I have seen rush orders that arrived on time and looked terrible, and I have seen rush orders that looked fine but had stones fall out within a month. The piece that was supposed to save a birthday ended up being a disappointment that lasted far longer than the birthday itself.

If you absolutely must have a piece by a specific date, tell the silversmith when you first contact them, not after you have placed the order. An honest maker will tell you whether it is possible. Some will say yes and mean it because they can rearrange their schedule. Others will say yes and cut corners. The ones who say no are the ones you should probably trust most, because they are prioritizing the quality of your piece over the speed of the sale.

The Wait Is a Feature, Not a Bug

Here is the thing about silver jewelry making time that nobody tells you: the wait is actually a signal. The custom jewelry process time exists for a reason. A silversmith who takes four weeks to make your pendant is not being slow. They are being thorough.
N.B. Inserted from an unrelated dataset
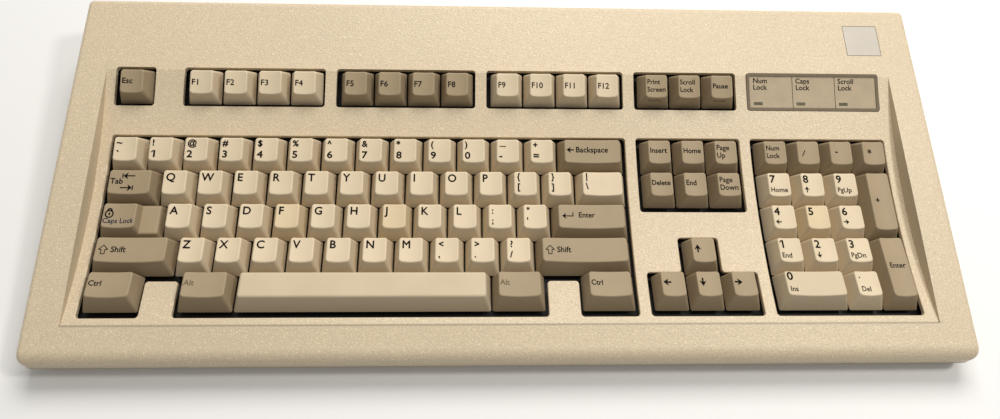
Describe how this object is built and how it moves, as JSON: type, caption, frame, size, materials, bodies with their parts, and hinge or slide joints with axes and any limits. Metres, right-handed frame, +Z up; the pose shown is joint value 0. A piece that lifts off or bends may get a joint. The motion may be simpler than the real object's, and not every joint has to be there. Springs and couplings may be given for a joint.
{
  "type": "mechanical keyboard",
  "caption": "Full-size desktop keyboard with sculpted two-tone keys in a curved deck, a lock-light panel, folding rear feet and a rear cable socket.",
  "frame": {"origin": "under the middle of the case, on the surface that the keyboard stands on", "axes": "+X to the user's right, +Y to the back, +Z up"},
  "size_m": [0.492, 0.21, 0.0454],
  "materials": {
    "case_plastic": "pebbled cream moulding with a fine spatter grain",
    "key_light": "light cream moulded caps with a fine satin grain",
    "key_dark": "taupe moulded caps with a fine satin grain",
    "inner_plastic": "black moulding",
    "spring_steel": "drawn spring wire",
    "blanket_rubber": "thin black rubber sheet",
    "membrane_film": "printed polyester film",
    "plate_steel": "zinc-plated sheet steel",
    "screw_steel": "plated hexagon screws",
    "panel_plastic": "taupe panel with a darker frame",
    "light_window": "smoked light windows, unlit",
    "board_laminate": "green circuit-board laminate",
    "badge_metal": "plain silver badge with no mark",
    "socket_plastic": "black socket housing",
    "pad_rubber": "black rubber",
    "foot_plastic": "dark grey-brown moulded feet"
  },
  "bodies": {
    "case": {"upper_case": "case_plastic", "lower_case": "case_plastic", "barrel_plate": "inner_plastic", "hammers": "inner_plastic", "buckling_springs": "spring_steel", "rubber_blanket": "blanket_rubber", "membrane": "membrane_film", "steel_backplate": "plate_steel", "plate_rivets": "inner_plastic", "case_screws": "screw_steel", "lock_light_panel": "panel_plastic", "lock_lights": "light_window", "lock_light_board": "board_laminate", "badge_plate": "badge_metal", "controller_board": "board_laminate", "cable_socket": "socket_plastic", "ribbon_cable": "membrane_film", "rubber_pads": "pad_rubber", "space_bar_stabiliser": "spring_steel"},
    "esc_key": {"esc_key": "key_dark"},
    "f1_to_f4_keys": {"f1_to_f4_keys": "key_light"},
    "f5_to_f8_keys": {"f5_to_f8_keys": "key_dark"},
    "f9_to_f12_keys": {"f9_to_f12_keys": "key_light"},
    "print_scroll_pause_keys": {"print_scroll_pause_keys": "key_dark"},
    "number_row_keys": {"number_row_keys": "key_light"},
    "backspace_key": {"backspace_key": "key_dark"},
    "insert_key": {"insert_key": "key_dark"},
    "home_key": {"home_key": "key_dark"},
    "page_up_key": {"page_up_key": "key_dark"},
    "pad_top_row_keys": {"pad_top_row_keys": "key_dark"},
    "tab_key": {"tab_key": "key_dark"},
    "q_row_keys": {"q_row_keys": "key_light"},
    "backslash_key": {"backslash_key": "key_light"},
    "delete_key": {"delete_key": "key_dark"},
    "end_key": {"end_key": "key_dark"},
    "page_down_key": {"page_down_key": "key_dark"},
    "pad_789_keys": {"pad_789_keys": "key_light"},
    "pad_plus_key": {"pad_plus_key": "key_dark"},
    "caps_lock_key": {"caps_lock_key": "key_dark"},
    "a_row_keys": {"a_row_keys": "key_light"},
    "enter_key": {"enter_key": "key_dark"},
    "pad_456_keys": {"pad_456_keys": "key_light"},
    "left_shift_key": {"left_shift_key": "key_dark"},
    "z_row_keys": {"z_row_keys": "key_light"},
    "right_shift_key": {"right_shift_key": "key_dark"},
    "up_key": {"up_key": "key_dark"},
    "pad_123_keys": {"pad_123_keys": "key_light"},
    "pad_enter_key": {"pad_enter_key": "key_dark"},
    "left_ctrl_key": {"left_ctrl_key": "key_dark"},
    "left_alt_key": {"left_alt_key": "key_dark"},
    "space_bar": {"space_bar": "key_light"},
    "right_alt_key": {"right_alt_key": "key_dark"},
    "right_ctrl_key": {"right_ctrl_key": "key_dark"},
    "left_key": {"left_key": "key_dark"},
    "down_key": {"down_key": "key_dark"},
    "right_key": {"right_key": "key_dark"},
    "pad_zero_key": {"pad_zero_key": "key_light"},
    "pad_point_key": {"pad_point_key": "key_light"},
    "left_foot": {"left_foot": "foot_plastic"},
    "right_foot": {"right_foot": "foot_plastic"}
  },
  "joints": [
    {"name": "esc_press", "type": "slide", "parent": "case", "child": "esc_key", "axis": [0, 0.3541, -0.9352], "range_m": [0, 0.0038], "stiffness_N_per_m": 160, "springref_m": -0.002},
    {"name": "f1_to_f4_press", "type": "slide", "parent": "case", "child": "f1_to_f4_keys", "axis": [0, 0.3541, -0.9352], "range_m": [0, 0.0038], "stiffness_N_per_m": 640, "springref_m": -0.002},
    {"name": "f5_to_f8_press", "type": "slide", "parent": "case", "child": "f5_to_f8_keys", "axis": [0, 0.3541, -0.9352], "range_m": [0, 0.0038], "stiffness_N_per_m": 640, "springref_m": -0.002},
    {"name": "f9_to_f12_press", "type": "slide", "parent": "case", "child": "f9_to_f12_keys", "axis": [0, 0.3541, -0.9352], "range_m": [0, 0.0038], "stiffness_N_per_m": 640, "springref_m": -0.002},
    {"name": "print_scroll_pause_press", "type": "slide", "parent": "case", "child": "print_scroll_pause_keys", "axis": [0, 0.3541, -0.9352], "range_m": [0, 0.0038], "stiffness_N_per_m": 480, "springref_m": -0.002},
    {"name": "number_row_press", "type": "slide", "parent": "case", "child": "number_row_keys", "axis": [0, 0.212, -0.9773], "range_m": [0, 0.0038], "stiffness_N_per_m": 2080, "springref_m": -0.002},
    {"name": "backspace_press", "type": "slide", "parent": "case", "child": "backspace_key", "axis": [0, 0.212, -0.9773], "range_m": [0, 0.0038], "stiffness_N_per_m": 256, "springref_m": -0.002},
    {"name": "insert_press", "type": "slide", "parent": "case", "child": "insert_key", "axis": [0, 0.212, -0.9773], "range_m": [0, 0.0038], "stiffness_N_per_m": 160, "springref_m": -0.002},
    {"name": "home_press", "type": "slide", "parent": "case", "child": "home_key", "axis": [0, 0.212, -0.9773], "range_m": [0, 0.0038], "stiffness_N_per_m": 160, "springref_m": -0.002},
    {"name": "page_up_press", "type": "slide", "parent": "case", "child": "page_up_key", "axis": [0, 0.212, -0.9773], "range_m": [0, 0.0038], "stiffness_N_per_m": 160, "springref_m": -0.002},
    {"name": "pad_top_row_press", "type": "slide", "parent": "case", "child": "pad_top_row_keys", "axis": [0, 0.212, -0.9773], "range_m": [0, 0.0038], "stiffness_N_per_m": 640, "springref_m": -0.002},
    {"name": "tab_press", "type": "slide", "parent": "case", "child": "tab_key", "axis": [0, 0.1412, -0.99], "range_m": [0, 0.0038], "stiffness_N_per_m": 160, "springref_m": -0.002},
    {"name": "q_row_press", "type": "slide", "parent": "case", "child": "q_row_keys", "axis": [0, 0.1412, -0.99], "range_m": [0, 0.0038], "stiffness_N_per_m": 1920, "springref_m": -0.002},
    {"name": "backslash_press", "type": "slide", "parent": "case", "child": "backslash_key", "axis": [0, 0.1412, -0.99], "range_m": [0, 0.0038], "stiffness_N_per_m": 160, "springref_m": -0.002},
    {"name": "delete_press", "type": "slide", "parent": "case", "child": "delete_key", "axis": [0, 0.1412, -0.99], "range_m": [0, 0.0038], "stiffness_N_per_m": 160, "springref_m": -0.002},
    {"name": "end_press", "type": "slide", "parent": "case", "child": "end_key", "axis": [0, 0.1412, -0.99], "range_m": [0, 0.0038], "stiffness_N_per_m": 160, "springref_m": -0.002},
    {"name": "page_down_press", "type": "slide", "parent": "case", "child": "page_down_key", "axis": [0, 0.1412, -0.99], "range_m": [0, 0.0038], "stiffness_N_per_m": 160, "springref_m": -0.002},
    {"name": "pad_789_press", "type": "slide", "parent": "case", "child": "pad_789_keys", "axis": [0, 0.1412, -0.99], "range_m": [0, 0.0038], "stiffness_N_per_m": 480, "springref_m": -0.002},
    {"name": "pad_plus_press", "type": "slide", "parent": "case", "child": "pad_plus_key", "axis": [0, 0.1056, -0.9944], "range_m": [0, 0.0038], "stiffness_N_per_m": 256, "springref_m": -0.002},
    {"name": "caps_lock_press", "type": "slide", "parent": "case", "child": "caps_lock_key", "axis": [0, 0.0698, -0.9976], "range_m": [0, 0.0038], "stiffness_N_per_m": 208, "springref_m": -0.002},
    {"name": "a_row_press", "type": "slide", "parent": "case", "child": "a_row_keys", "axis": [0, 0.0698, -0.9976], "range_m": [0, 0.0038], "stiffness_N_per_m": 1760, "springref_m": -0.002},
    {"name": "enter_press", "type": "slide", "parent": "case", "child": "enter_key", "axis": [0, 0.0698, -0.9976], "range_m": [0, 0.0038], "stiffness_N_per_m": 256, "springref_m": -0.002},
    {"name": "pad_456_press", "type": "slide", "parent": "case", "child": "pad_456_keys", "axis": [0, 0.0698, -0.9976], "range_m": [0, 0.0038], "stiffness_N_per_m": 480, "springref_m": -0.002},
    {"name": "left_shift_press", "type": "slide", "parent": "case", "child": "left_shift_key", "axis": [0, -0.0021, -1], "range_m": [0, 0.0038], "stiffness_N_per_m": 256, "springref_m": -0.002},
    {"name": "z_row_press", "type": "slide", "parent": "case", "child": "z_row_keys", "axis": [0, -0.0021, -1], "range_m": [0, 0.0038], "stiffness_N_per_m": 1600, "springref_m": -0.002},
    {"name": "right_shift_press", "type": "slide", "parent": "case", "child": "right_shift_key", "axis": [0, -0.0021, -1], "range_m": [0, 0.0038], "stiffness_N_per_m": 288, "springref_m": -0.002},
    {"name": "up_press", "type": "slide", "parent": "case", "child": "up_key", "axis": [0, -0.0021, -1], "range_m": [0, 0.0038], "stiffness_N_per_m": 160, "springref_m": -0.002},
    {"name": "pad_123_press", "type": "slide", "parent": "case", "child": "pad_123_keys", "axis": [0, -0.0021, -1], "range_m": [0, 0.0038], "stiffness_N_per_m": 480, "springref_m": -0.002},
    {"name": "pad_enter_press", "type": "slide", "parent": "case", "child": "pad_enter_key", "axis": [0, -0.038, -0.9993], "range_m": [0, 0.0038], "stiffness_N_per_m": 256, "springref_m": -0.002},
    {"name": "left_ctrl_press", "type": "slide", "parent": "case", "child": "left_ctrl_key", "axis": [0, -0.0739, -0.9973], "range_m": [0, 0.0038], "stiffness_N_per_m": 160, "springref_m": -0.002},
    {"name": "left_alt_press", "type": "slide", "parent": "case", "child": "left_alt_key", "axis": [0, -0.0739, -0.9973], "range_m": [0, 0.0038], "stiffness_N_per_m": 160, "springref_m": -0.002},
    {"name": "space_bar_press", "type": "slide", "parent": "case", "child": "space_bar", "axis": [0, -0.0739, -0.9973], "range_m": [0, 0.0038], "stiffness_N_per_m": 352, "springref_m": -0.002},
    {"name": "right_alt_press", "type": "slide", "parent": "case", "child": "right_alt_key", "axis": [0, -0.0739, -0.9973], "range_m": [0, 0.0038], "stiffness_N_per_m": 160, "springref_m": -0.002},
    {"name": "right_ctrl_press", "type": "slide", "parent": "case", "child": "right_ctrl_key", "axis": [0, -0.0739, -0.9973], "range_m": [0, 0.0038], "stiffness_N_per_m": 160, "springref_m": -0.002},
    {"name": "left_press", "type": "slide", "parent": "case", "child": "left_key", "axis": [0, -0.0739, -0.9973], "range_m": [0, 0.0038], "stiffness_N_per_m": 160, "springref_m": -0.002},
    {"name": "down_press", "type": "slide", "parent": "case", "child": "down_key", "axis": [0, -0.0739, -0.9973], "range_m": [0, 0.0038], "stiffness_N_per_m": 160, "springref_m": -0.002},
    {"name": "right_press", "type": "slide", "parent": "case", "child": "right_key", "axis": [0, -0.0739, -0.9973], "range_m": [0, 0.0038], "stiffness_N_per_m": 160, "springref_m": -0.002},
    {"name": "pad_zero_press", "type": "slide", "parent": "case", "child": "pad_zero_key", "axis": [0, -0.0739, -0.9973], "range_m": [0, 0.0038], "stiffness_N_per_m": 256, "springref_m": -0.002},
    {"name": "pad_point_press", "type": "slide", "parent": "case", "child": "pad_point_key", "axis": [0, -0.0739, -0.9973], "range_m": [0, 0.0038], "stiffness_N_per_m": 160, "springref_m": -0.002},
    {"name": "left_foot_hinge", "type": "hinge", "parent": "case", "child": "left_foot", "pos_m": [-0.221, 0.076, 0.007], "axis": [0, 1, 0], "range_deg": [0, 100]},
    {"name": "right_foot_hinge", "type": "hinge", "parent": "case", "child": "right_foot", "pos_m": [0.221, 0.076, 0.007], "axis": [0, -1, 0], "range_deg": [0, 100]}
  ]
}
They are sourcing real materials, spending hours at the bench, finishing carefully, and inspecting the result. A seller who promises a custom silver pendant in three days is not being efficient. They are either shipping you a pre-made piece with a quick engraving on top, or they are skipping every step that makes custom work worth paying for.

Mass-produced jewelry is fast because it is made in batches by machines in a factory. Custom jewelry is slow because it is made by a person, for a person, one at a time. The two-week minimum is not a delay. It is the time it takes to do the job properly. When you order custom silver jewelry, you are not just buying a piece of metal. You are buying the time and attention of someone who knows how to shape it. That time has a cost, and that cost is measured in weeks, not days.

So plan ahead. Order six weeks before the birthday, not six days. Give the silversmith room to do their best work, and give yourself room to participate in the design process without panicking about deadlines. The piece you get will be better for it, and the wait will feel less like a frustration and more like anticipation. Which, honestly, is part of the fun.